Bit of a bleak Monday, right?
Spare a thought for the independent TV producers who make content for the SABC, left out in the dark by a state institution that has all but been run into the ground.
News24 obtained a memo sent to the general managers of finance at the SABC last Monday, and it shows that they will not be able to pay their bills for the month of February.
Let’s focus on the plight of the TV producers first:
Invoices are usually paid by the SABC in the morning on the last day of the month, but most independent TV producers saw nothing come in…
Only a fifth of the total owed to producers was paid, according to some of the eight senior SABC insiders and two former SABC senior managers City Press spoke to this week.
The memo revealed that R32m was available for the TV division, which had a producers’ bill estimated at R150m.
This has been the standard monthly amount paid for productions since controversial former SABC boss Hlaudi Motsoeneng announced an 80% local content quota for SABC TV in July.
Before Motsoeneng’s unilateral decision, the monthly bill, said a former SABC manager, was closer to R100m.
Sources repeatedly told City Press that no risk assessment was conducted before Motsoeneng’s quotas were implemented.
Of course Hlaudi is not solely responsible for the mess, given that most of the remaining top brass at the SABC can politely be called incompetent, but he must shoulder a large part of the blame.
James Aguma, the acting chief executive officer (CEO), is another who deserves to be turfed out of the broadcaster’s offices:
[He] appears to have misled people during two different meetings this week by insisting that the broadcaster’s financial situation was not critical and everyone would be paid.
He made these claims, sources say, in a meeting with Parliament’s standing committee on public accounts (Scopa), which visited the SABC and confronted executives about the state of the broadcaster.
“Scopa asked James directly: ‘Is the SABC in financial crisis?’ James [pictured above] assured him lavishly that we were not,” said one source.
And in a meeting with the pending interim board, another source said that Aguma “assured the board that everyone would be paid”.
You can bet the bigwigs were paid on time, whereas those producers (who also pay actors, directors, technical crew, caterers, equipment suppliers and car hire companies amongst others) were caught totally unaware.
The plummeting advertising revenue is one reason for the shortfall, and no prizes for guessing who’s behind that mess:
The SABC’s primary source of income is adverts flighted on TV.
Advertisers must pay when they book slots to flight their ads, but, “because of Hlaudi’s meddling and schedules being changed to make way for local content, ads weren’t scheduled or flighted where they should be”, said one [source].
“So advertisers now want a refund before they pay again. This has a big affect on revenue and also on the sales team.”
Another said: “The climate to do business is nearly impossible. The rate card has dropped in value to try to attract ads. A discounted rate is being offered.
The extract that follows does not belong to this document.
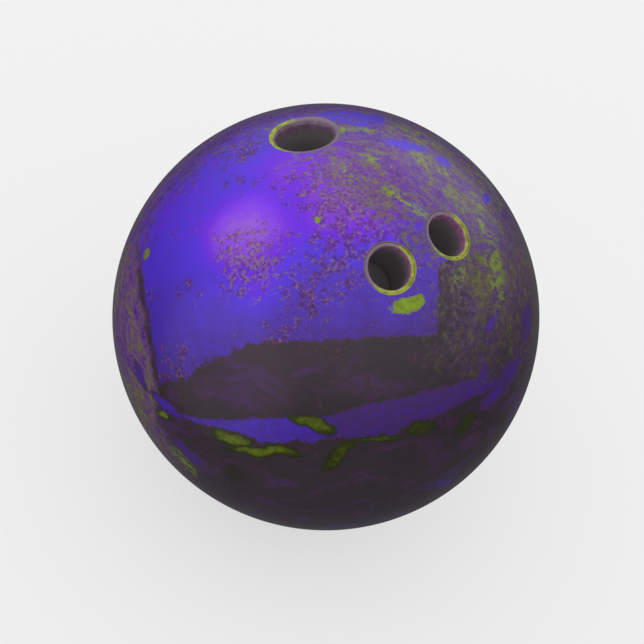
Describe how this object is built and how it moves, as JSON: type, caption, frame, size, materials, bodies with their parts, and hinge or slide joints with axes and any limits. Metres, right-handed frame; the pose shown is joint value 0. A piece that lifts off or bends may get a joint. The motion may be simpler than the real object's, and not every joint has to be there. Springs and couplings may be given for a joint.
{
  "type": "bowling ball",
  "caption": "Drilled bowling ball: swirled cast cover over a filler ball and weight block, with glued finger grips, a bored thumb slug and a locator pin.",
  "frame": {"origin": "centre of the ball", "axes": "+Z out through the middle of the grip, +Y towards the finger holes, -Y towards the thumb hole, +X towards the ring finger's hole and the locator pin"},
  "size_m": [0.217, 0.217, 0.217],
  "materials": {
    "cover": "high-gloss polished pearl resin, blue-violet with maroon and yellow-green swirls",
    "filler": "matt cast filler",
    "weight_block": "matt cast dense resin",
    "pin": "polished cast resin",
    "grip": "satin soft vinyl",
    "slug": "sanded and polished urethane"
  },
  "bodies": {
    "root": {"coverstock": "cover", "outer_core": "filler", "weight_block": "weight_block", "locator_pin": "pin", "finger_grip_middle": "grip", "finger_grip_ring": "grip", "thumb_slug": "slug"}
  },
  "joints": []
}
“The advertising sales team is devastated – they can’t meet targets. They get a small basic salary, but they live off commission.”
No mention of the disaster would be complete without talking about the 90% local music content implemented across SABC-owned radio stations.
Not only are the stations suffering through decreased revenue, but the artists themselves have been misled:
A source close to radio advertising sales said: “Radio has made almost no money since the 90% local quota was introduced by Hlaudi in May.
“In a finance meeting, the sales division said radio was 35% to 40% behind on its targets. And the big revenue spinners, such as 5FM, Metro and Ukhozi, have plunged.”
Another said: “An English, urban station such as Metro FM is really bleeding. It’s scary.”
Other sources were also asked if the 90% quota was to blame.
One said: “We can only speculate and say the numbers are down because the audience didn’t like the 90%-10% concept because it no longer talked to the target market of the advertisers.”
This week, City Press learnt that Motsoeneng’s promised increase in royalties to local musicians had not been implemented.
It was supposed to go up from 3% needle time collection on radio to 4%.
But now the SABC and the Southern African Music Rights Organisation (Samro), say sources, find themselves at the Copyright Tribunal, deadlocked.
“There is no way can we pay Samro 4%,” said a well-placed source. “We couldn’t even pay 3%.
The parliamentary portfolio committee on communications are looking into ways to solve the crisis, and are apparently “committed to ensuring that the SABC goes back to its glory days”.
Not too sure about which glory days they are referring to, but I think most of us will settle for a time when they could pay their bills.